The studied recommendations on the day of surgery are likely to be useful only for facilities that also follow the ordered priorities (Table 1) when making OR allocation (2,21,36) and case scheduling (1,2,19) decisions before the day of surgery, as is economically rational (1–3).
Limitations
Reducing over-utilized OR time can provide direct benefits to OR staff, but less likely to customers of the surgical suite, the surgeons. The argument could be made that anesthesiologists acted to reduce surgeon waiting in lieu of over-utilized OR time to reduce surgeon and patient waiting (i.e., to increase surgeon satisfaction). Alternatively, they could have made decisions to finish the available clinical work as early in the day as possible. Additional observational studies in our companion paper show that neither hypothesis can explain our results (32). Rather, the behavior was consistent with the heuristic of keeping each clinician busy when present.
Our study has the weakness that it was a simulation (i.e., not naturalistic decision-making). This weakness is mitigated in our companion paper (32) in which we show that our results (Tables 6 and 7) are matched by two observational studies.
The studies were performed at one academic hospital. We suspect that confounding effects of organizational culture had a small influence on results based on the results explaining previous findings from other facilities [Table 2, Ref. (31)] and matching findings from other subject areas (Table 5). Nevertheless, we studied decision-making at just one hospital, and that one hospital was an academic hospital.
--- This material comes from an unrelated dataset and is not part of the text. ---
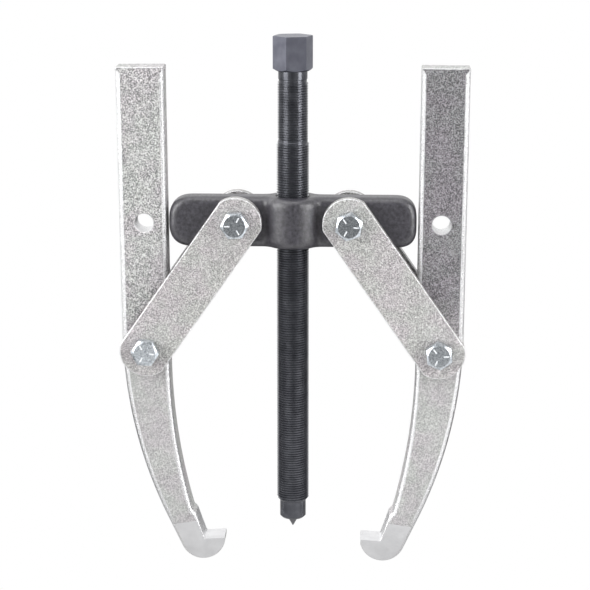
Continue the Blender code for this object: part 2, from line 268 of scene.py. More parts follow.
def thread(name, root, crest, crest_flat, pitch, low, high, per_turn=40):
    """A right-hand helical ridge that fades into its root at both ends."""
    turns = (high - low - pitch) / pitch
    steps = int(turns * per_turn)
    base_flat = min(crest_flat + 2 * (crest - root) * math.tan(math.radians(30)),
                    0.97 * pitch)
    sink = 0.25 * MM
    verts = []
    for i in range(steps + 1):
        angle = math.tau * i / per_turn
        height = low + pitch / 2 + pitch * i / per_turn
        fade = min(1.0, i / per_turn, (steps - i) / per_turn)
        top = root - sink * 0.5 + (crest - root + sink * 0.5) * fade
        for radius, offset in ((root - sink, -base_flat / 2), (top, -crest_flat / 2),
                               (top, crest_flat / 2), (root - sink, base_flat / 2)):
            verts.append((radius * math.cos(angle), radius * math.sin(angle),
                          height + offset))
    faces = [(0, 1, 2, 3), tuple(4 * steps + k for k in (3, 2, 1, 0))]
    for i in range(steps):
        for k in range(4):
            m = (k + 1) % 4
            faces.append((4 * i + k, 4 * i + m, 4 * i + 4 + m, 4 * i + 4 + k))
    return mesh_object(name, verts, faces)


def inward(outline):
    """For each point of a counterclockwise outline, its move for an inset of 1."""
    points = np.array(outline)
    before = points - np.roll(points, 1, axis=0)
    after = np.roll(points, -1, axis=0) - points
    normals = []
    for edge in (before, after):
        normal = np.stack([-edge[:, 1], edge[:, 0]], axis=1)
        normals.append(normal / np.linalg.norm(normal, axis=1)[:, None])
    total = normals[0] + normals[1]
    return total / (1.0 + (normals[0] * normals[1]).sum(axis=1))[:, None]


def slab(name, outline, half_depth, edge, weights=None, steps=5, margin=0.3 * MM):
    """A plate in XZ with rounded edges.

    A point's weight scales the rounding at it. The wear attribute is 1 on the
    rounding and falls to 0 just beside it.
    """
    points = np.array(outline)
    moves = inward(outline)
    edges = np.full(len(points), edge)
    if weights is not None:
        edges = edges * np.array(weights)
    layers = []
    front = [(edges + margin, np.zeros(len(points)), 0.0)]
    for k in range(steps + 1):
        angle = math.pi / 2 * k / steps
        front.append((edges * (1 - math.sin(angle)), edges * (1 - math.cos(angle)),
                      1.0))
    front.append((np.zeros(len(points)), edges + margin, 0.0))
    for inset, sunk, wear in front:
        layers.append((inset, sunk - half_depth, wear))
    for inset, sunk, wear in reversed(front):
        layers.append((inset, half_depth - sunk, wear))
    verts = []
    wears = []
    for inset, depth, wear in layers:
        flat = points + moves * inset[:, None]
        verts += [(x, y, z) for (x, z), y in zip(flat, depth)]
        wears += [wear] * len(points)
    count = len(points)
    faces = [tuple(range(count)),
             tuple(reversed(range(len(verts) - count, len(verts))))]
    for layer in range(len(layers) - 1):
        for i in range(count):
            j = (i + 1) % count
            a, b = layer * count, (layer + 1) * count
            faces.append((a + i, b + i, b + j, a + j))
    obj = mesh_object(name, verts, faces)
    attribute = obj.data.attributes.new("wear", "FLOAT", "POINT")
    attribute.data.foreach_set("value", np.array(wears, dtype=np.float32))
    return obj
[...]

Finally, we did not detect heterogeneity of decision-making among clinicians with different backgrounds and jobs (Table 6). However, our statistical power was likely weak to detect such differences if present.
CONCLUSIONS
Clinicians at a hospital made managerial decisions that were consistent with a tendency to increase the clinical work per unit time in each OR. This work ethic likely is supported by intangible and tangible rewards, and seems to be a reasonable basis for decisions involving individual cases. However, it can be disadvantageous for decisions involving multiple ORs. Command displays with recommendations may be more effective at changing decisions than education and distributed status displays. Future research can focus on how to create better recommendations and how to increase the accuracy of the information used to make the recommendations to prevent a reduction in trust.
Footnotes
Accepted for publication April 16, 2007.
Dr. Dexter, Section Editor for Economics, Education, and Policy, was recused from all editorial decisions related to this manuscript.
This research was performed in part during a consultation for Stottler Henke Associates, Inc., by the Division of Management Consulting of the Department of Anesthesia of the University of Iowa. FD is the Director of that Division. He receives no funds personally other than his salary from the State of Iowa, including no travel expenses or honoraria, and has tenure with no incentive program.
An abstract describing this work was presented at the American Society of Anesthesiologists' Annual meeting on October 17, 2006, in Chicago, Illinois.